• **What you have to do**: Give back all the data exactly, line by line.

• **Excerpted records**:
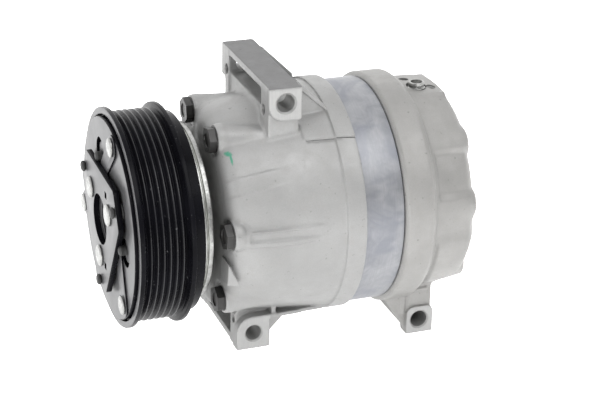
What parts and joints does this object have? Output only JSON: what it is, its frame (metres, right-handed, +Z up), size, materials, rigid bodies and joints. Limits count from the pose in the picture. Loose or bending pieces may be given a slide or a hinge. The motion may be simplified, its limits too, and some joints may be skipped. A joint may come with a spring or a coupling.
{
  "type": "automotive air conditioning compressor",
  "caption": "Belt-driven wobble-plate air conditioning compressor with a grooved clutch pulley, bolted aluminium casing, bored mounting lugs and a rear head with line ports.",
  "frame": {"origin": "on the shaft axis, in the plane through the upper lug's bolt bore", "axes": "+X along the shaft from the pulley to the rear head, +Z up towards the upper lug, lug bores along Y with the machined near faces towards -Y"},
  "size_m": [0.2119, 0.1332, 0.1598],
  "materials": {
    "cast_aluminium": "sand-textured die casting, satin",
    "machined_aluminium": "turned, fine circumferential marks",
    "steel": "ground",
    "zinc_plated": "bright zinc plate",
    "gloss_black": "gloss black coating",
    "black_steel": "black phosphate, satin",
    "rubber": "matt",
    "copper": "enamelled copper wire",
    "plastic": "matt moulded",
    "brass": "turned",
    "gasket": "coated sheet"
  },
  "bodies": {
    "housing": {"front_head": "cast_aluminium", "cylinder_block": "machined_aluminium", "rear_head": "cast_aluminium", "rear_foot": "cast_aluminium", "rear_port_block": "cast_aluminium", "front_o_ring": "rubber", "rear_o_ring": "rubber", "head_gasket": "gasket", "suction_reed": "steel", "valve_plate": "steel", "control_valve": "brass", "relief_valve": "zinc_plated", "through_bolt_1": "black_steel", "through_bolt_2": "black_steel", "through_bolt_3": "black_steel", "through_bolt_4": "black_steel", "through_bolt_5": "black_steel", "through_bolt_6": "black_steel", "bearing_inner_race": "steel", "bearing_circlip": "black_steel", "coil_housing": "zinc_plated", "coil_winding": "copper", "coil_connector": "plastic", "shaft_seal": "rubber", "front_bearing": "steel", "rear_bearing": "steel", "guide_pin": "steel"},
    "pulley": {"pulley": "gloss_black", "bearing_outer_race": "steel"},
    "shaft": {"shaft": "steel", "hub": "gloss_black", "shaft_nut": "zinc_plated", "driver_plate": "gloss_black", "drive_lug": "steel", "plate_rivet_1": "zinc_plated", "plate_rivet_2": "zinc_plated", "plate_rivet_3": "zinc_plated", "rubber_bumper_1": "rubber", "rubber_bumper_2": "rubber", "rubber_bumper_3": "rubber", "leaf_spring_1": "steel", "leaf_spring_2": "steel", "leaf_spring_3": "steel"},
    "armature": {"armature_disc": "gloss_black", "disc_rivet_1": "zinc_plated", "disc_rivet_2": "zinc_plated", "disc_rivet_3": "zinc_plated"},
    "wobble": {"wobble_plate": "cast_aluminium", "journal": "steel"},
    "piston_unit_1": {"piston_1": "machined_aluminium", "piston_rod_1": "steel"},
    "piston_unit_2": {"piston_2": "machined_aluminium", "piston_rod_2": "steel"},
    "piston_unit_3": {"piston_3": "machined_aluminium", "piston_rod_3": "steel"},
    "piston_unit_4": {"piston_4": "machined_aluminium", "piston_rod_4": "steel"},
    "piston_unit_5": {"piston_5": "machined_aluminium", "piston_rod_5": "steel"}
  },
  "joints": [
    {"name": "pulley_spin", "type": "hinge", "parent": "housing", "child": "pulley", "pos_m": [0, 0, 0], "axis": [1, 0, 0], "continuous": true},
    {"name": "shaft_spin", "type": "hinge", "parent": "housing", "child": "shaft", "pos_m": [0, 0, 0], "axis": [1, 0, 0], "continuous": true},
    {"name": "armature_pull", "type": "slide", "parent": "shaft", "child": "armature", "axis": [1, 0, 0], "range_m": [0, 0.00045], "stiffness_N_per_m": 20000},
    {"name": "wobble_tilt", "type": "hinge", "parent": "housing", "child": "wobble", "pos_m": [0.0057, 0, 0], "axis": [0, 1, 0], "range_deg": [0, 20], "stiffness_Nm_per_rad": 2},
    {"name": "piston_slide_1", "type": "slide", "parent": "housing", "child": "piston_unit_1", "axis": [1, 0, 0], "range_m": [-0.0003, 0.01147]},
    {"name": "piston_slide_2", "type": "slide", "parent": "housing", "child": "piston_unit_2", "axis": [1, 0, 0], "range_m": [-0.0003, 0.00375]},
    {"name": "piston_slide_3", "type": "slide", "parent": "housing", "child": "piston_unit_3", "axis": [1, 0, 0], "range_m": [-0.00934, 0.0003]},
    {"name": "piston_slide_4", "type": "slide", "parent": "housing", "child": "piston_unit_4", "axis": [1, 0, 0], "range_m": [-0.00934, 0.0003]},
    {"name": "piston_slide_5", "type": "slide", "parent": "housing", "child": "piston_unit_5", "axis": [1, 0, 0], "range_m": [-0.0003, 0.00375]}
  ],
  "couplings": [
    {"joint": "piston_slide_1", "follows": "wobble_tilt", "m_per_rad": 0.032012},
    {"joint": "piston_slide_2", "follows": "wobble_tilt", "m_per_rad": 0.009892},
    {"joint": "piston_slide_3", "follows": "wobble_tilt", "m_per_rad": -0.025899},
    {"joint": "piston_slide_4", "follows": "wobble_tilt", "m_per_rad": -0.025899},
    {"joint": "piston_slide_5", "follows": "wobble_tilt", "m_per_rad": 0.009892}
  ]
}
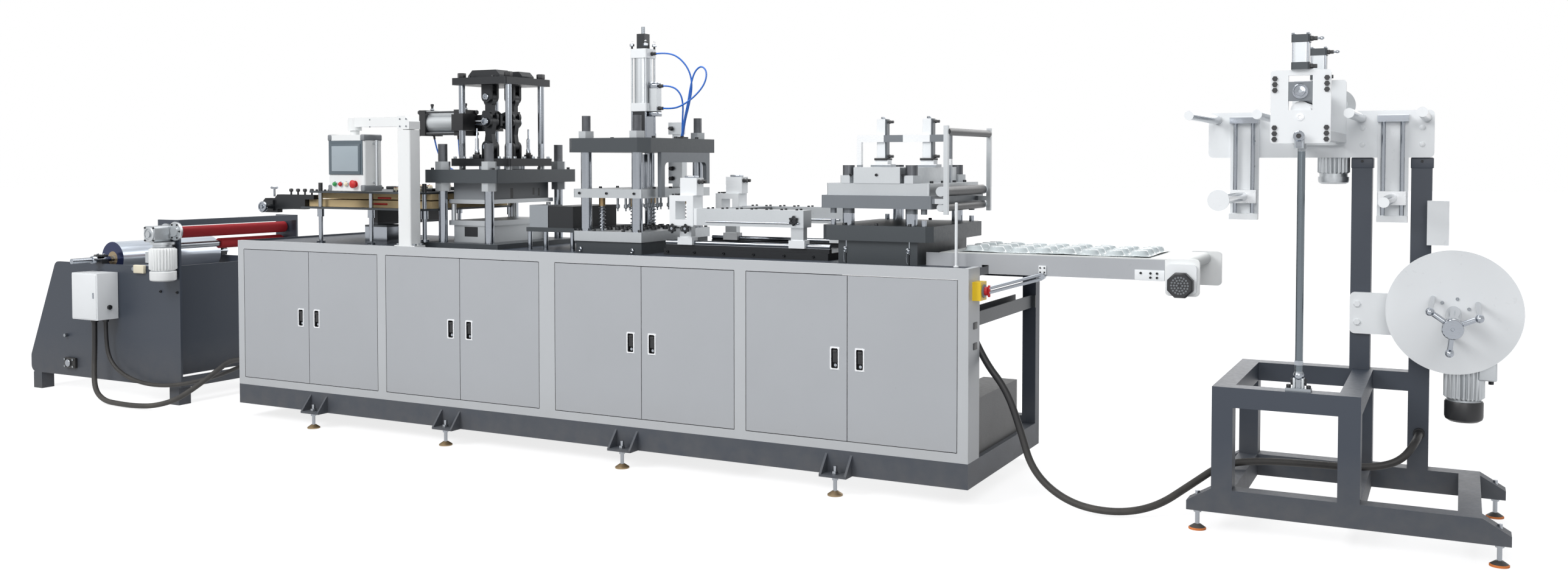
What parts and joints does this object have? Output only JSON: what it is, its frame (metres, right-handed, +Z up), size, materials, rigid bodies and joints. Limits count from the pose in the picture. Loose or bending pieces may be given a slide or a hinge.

• **Reply to the task**:
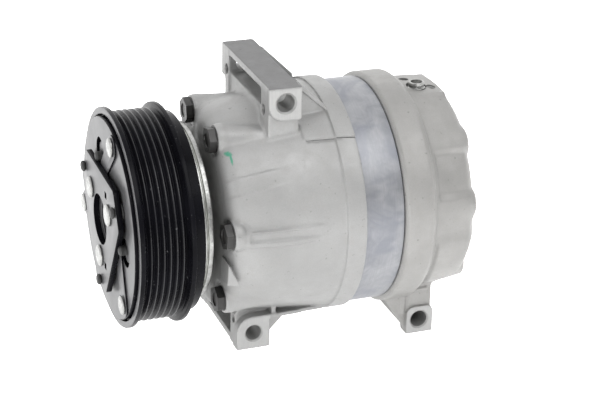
What parts and joints does this object have? Output only JSON: what it is, its frame (metres, right-handed, +Z up), size, materials, rigid bodies and joints. Limits count from the pose in the picture. Loose or bending pieces may be given a slide or a hinge. The motion may be simplified, its limits too, and some joints may be skipped. A joint may come with a spring or a coupling.
{
  "type": "automotive air conditioning compressor",
  "caption": "Belt-driven wobble-plate air conditioning compressor with a grooved clutch pulley, bolted aluminium casing, bored mounting lugs and a rear head with line ports.",
  "frame": {"origin": "on the shaft axis, in the plane through the upper lug's bolt bore", "axes": "+X along the shaft from the pulley to the rear head, +Z up towards the upper lug, lug bores along Y with the machined near faces towards -Y"},
  "size_m": [0.2119, 0.1332, 0.1598],
  "materials": {
    "cast_aluminium": "sand-textured die casting, satin",
    "machined_aluminium": "turned, fine circumferential marks",
    "steel": "ground",
    "zinc_plated": "bright zinc plate",
    "gloss_black": "gloss black coating",
    "black_steel": "black phosphate, satin",
    "rubber": "matt",
    "copper": "enamelled copper wire",
    "plastic": "matt moulded",
    "brass": "turned",
    "gasket": "coated sheet"
  },
  "bodies": {
    "housing": {"front_head": "cast_aluminium", "cylinder_block": "machined_aluminium", "rear_head": "cast_aluminium", "rear_foot": "cast_aluminium", "rear_port_block": "cast_aluminium", "front_o_ring": "rubber", "rear_o_ring": "rubber", "head_gasket": "gasket", "suction_reed": "steel", "valve_plate": "steel", "control_valve": "brass", "relief_valve": "zinc_plated", "through_bolt_1": "black_steel", "through_bolt_2": "black_steel", "through_bolt_3": "black_steel", "through_bolt_4": "black_steel", "through_bolt_5": "black_steel", "through_bolt_6": "black_steel", "bearing_inner_race": "steel", "bearing_circlip": "black_steel", "coil_housing": "zinc_plated", "coil_winding": "copper", "coil_connector": "plastic", "shaft_seal": "rubber", "front_bearing": "steel", "rear_bearing": "steel", "guide_pin": "steel"},
    "pulley": {"pulley": "gloss_black", "bearing_outer_race": "steel"},
    "shaft": {"shaft": "steel", "hub": "gloss_black", "shaft_nut": "zinc_plated", "driver_plate": "gloss_black", "drive_lug": "steel", "plate_rivet_1": "zinc_plated", "plate_rivet_2": "zinc_plated", "plate_rivet_3": "zinc_plated", "rubber_bumper_1": "rubber", "rubber_bumper_2": "rubber", "rubber_bumper_3": "rubber", "leaf_spring_1": "steel", "leaf_spring_2": "steel", "leaf_spring_3": "steel"},
    "armature": {"armature_disc": "gloss_black", "disc_rivet_1": "zinc_plated", "disc_rivet_2": "zinc_plated", "disc_rivet_3": "zinc_plated"},
    "wobble": {"wobble_plate": "cast_aluminium", "journal": "steel"},
    "piston_unit_1": {"piston_1": "machined_aluminium", "piston_rod_1": "steel"},
    "piston_unit_2": {"piston_2": "machined_aluminium", "piston_rod_2": "steel"},
    "piston_unit_3": {"piston_3": "machined_aluminium", "piston_rod_3": "steel"},
    "piston_unit_4": {"piston_4": "machined_aluminium", "piston_rod_4": "steel"},
    "piston_unit_5": {"piston_5": "machined_aluminium", "piston_rod_5": "steel"}
  },
  "joints": [
    {"name": "pulley_spin", "type": "hinge", "parent": "housing", "child": "pulley", "pos_m": [0, 0, 0], "axis": [1, 0, 0], "continuous": true},
    {"name": "shaft_spin", "type": "hinge", "parent": "housing", "child": "shaft", "pos_m": [0, 0, 0], "axis": [1, 0, 0], "continuous": true},
    {"name": "armature_pull", "type": "slide", "parent": "shaft", "child": "armature", "axis": [1, 0, 0], "range_m": [0, 0.00045], "stiffness_N_per_m": 20000},
    {"name": "wobble_tilt", "type": "hinge", "parent": "housing", "child": "wobble", "pos_m": [0.0057, 0, 0], "axis": [0, 1, 0], "range_deg": [0, 20], "stiffness_Nm_per_rad": 2},
    {"name": "piston_slide_1", "type": "slide", "parent": "housing", "child": "piston_unit_1", "axis": [1, 0, 0], "range_m": [-0.0003, 0.01147]},
    {"name": "piston_slide_2", "type": "slide", "parent": "housing", "child": "piston_unit_2", "axis": [1, 0, 0], "range_m": [-0.0003, 0.00375]},
    {"name": "piston_slide_3", "type": "slide", "parent": "housing", "child": "piston_unit_3", "axis": [1, 0, 0], "range_m": [-0.00934, 0.0003]},
    {"name": "piston_slide_4", "type": "slide", "parent": "housing", "child": "piston_unit_4", "axis": [1, 0, 0], "range_m": [-0.00934, 0.0003]},
    {"name": "piston_slide_5", "type": "slide", "parent": "housing", "child": "piston_unit_5", "axis": [1, 0, 0], "range_m": [-0.0003, 0.00375]}
  ],
  "couplings": [
    {"joint": "piston_slide_1", "follows": "wobble_tilt", "m_per_rad": 0.032012},
    {"joint": "piston_slide_2", "follows": "wobble_tilt", "m_per_rad": 0.009892},
    {"joint": "piston_slide_3", "follows": "wobble_tilt", "m_per_rad": -0.025899},
    {"joint": "piston_slide_4", "follows": "wobble_tilt", "m_per_rad": -0.025899},
    {"joint": "piston_slide_5", "follows": "wobble_tilt", "m_per_rad": 0.009892}
  ]
}
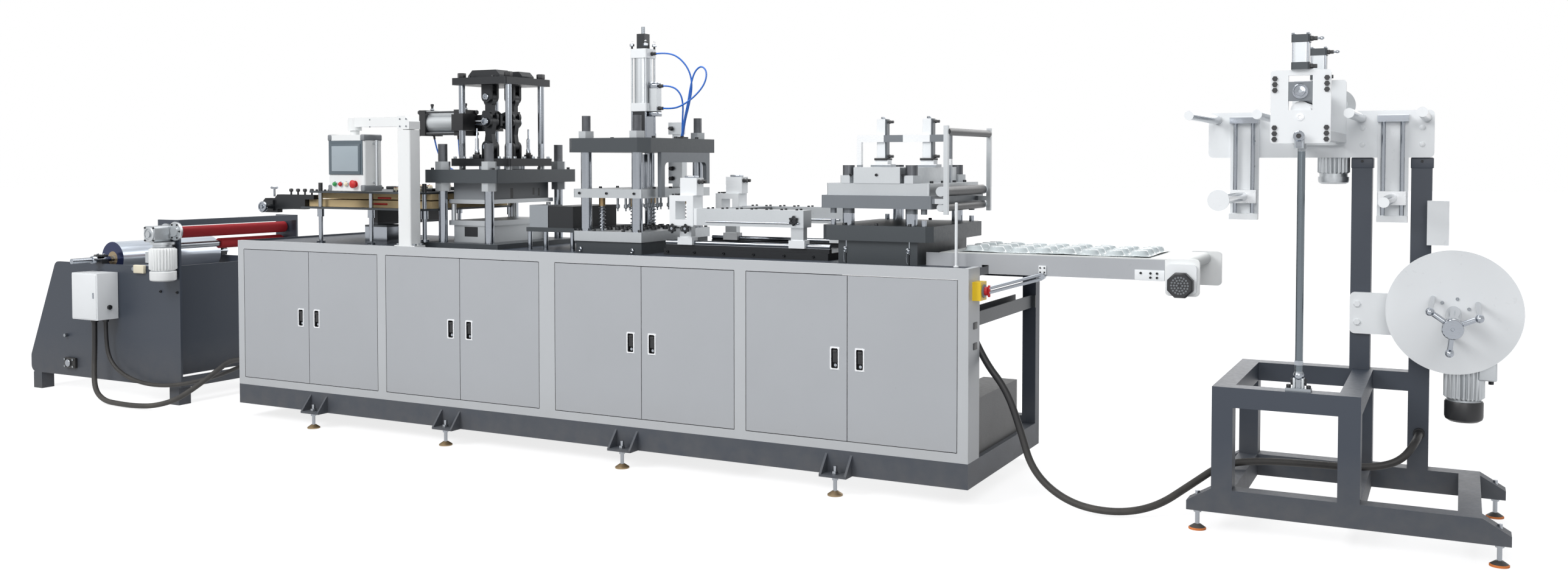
What parts and joints does this object have? Output only JSON: what it is, its frame (metres, right-handed, +Z up), size, materials, rigid bodies and joints. Limits count from the pose in the picture. Loose or bending pieces may be given a slide or a hinge.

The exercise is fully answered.